Colourful Eclectus Parrot (May Cross)
I had never heard of an Eclectus parrot before, but this beautiful specimen greeted me when I first entered the Wildlife Habitat. He was very friendly and noisy, and lives in a tree in the gift shop during the day. He is a magnificent rainforest bird with green feathers and an orange bill. I caught glimpses of red and blue under his wings. Beautiful plumage, a bit like the King parrot.
Our National Emblem (May Cross)
I don't really have to introduce you to old man emu; after all, he is an emblem on our Australian Coat of Arms. So, I love them and had to include them, as did the Wildlife Habitat. They are the second tallest bird in the world (after the ostrich). One interesting fact is that the feathers of an emu are double shafted, giving the birds their untidy, shaggy look.

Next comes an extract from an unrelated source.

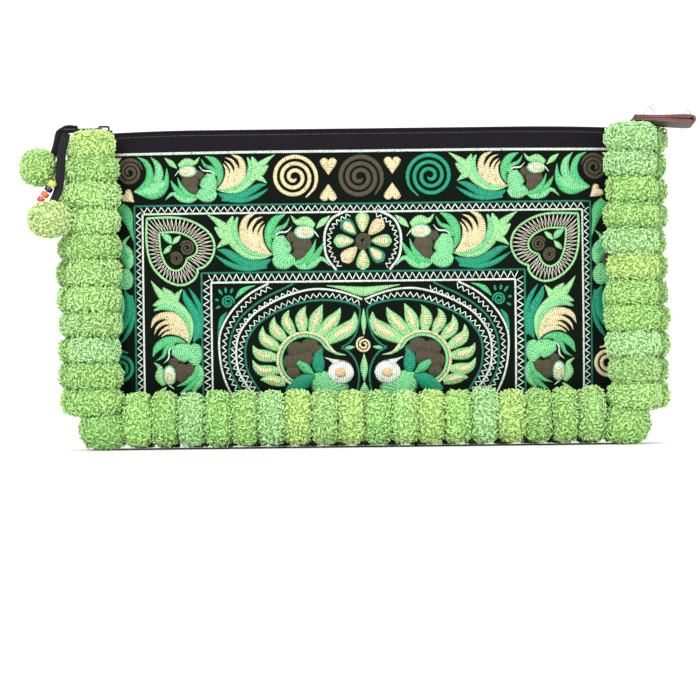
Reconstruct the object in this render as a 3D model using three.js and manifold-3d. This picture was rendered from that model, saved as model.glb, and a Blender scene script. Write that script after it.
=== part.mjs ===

Pied geese or magpie geese are well-known water birds of the tropics. The bold pied black-and-white or "magpie" plumage gives the goose its name. It makes a very loud honking noise. The Wildlife Habitat let me feed them with fishy little pellets, which pleased us both.
Laughing Kookaburra (May Cross)
Another Aussie icon, the kookaburra needs no introduction. Wildlife Habitat has both species of kookaburras: the Laughing Kookaburra and the Blue-winged Kookaburra. The blue-winged kookaburra is less common than the laughing jackass. It is slightly smaller, more colourful with bright blue wings, a more cacophonous laugh and has beady white eyes. Both are gorgeous to me.
Whistling Duck (May Cross)
I saw lots of Wandering Whistling Ducks, that were, well, wandering around and also swimming and diving. Their call was more like twittering to me than whistling. Their multi-coloured feathers range from chestnut to dark brown and black. They shimmered like copper in the sun.
The white-browed wood swallow is a dear little bird with a distinctive white eyebrow on its blackhead. The body is dark blue-grey, and she has a lovely pinky underbelly – like a modest (or modern) blush. Shy but oh so photogenic.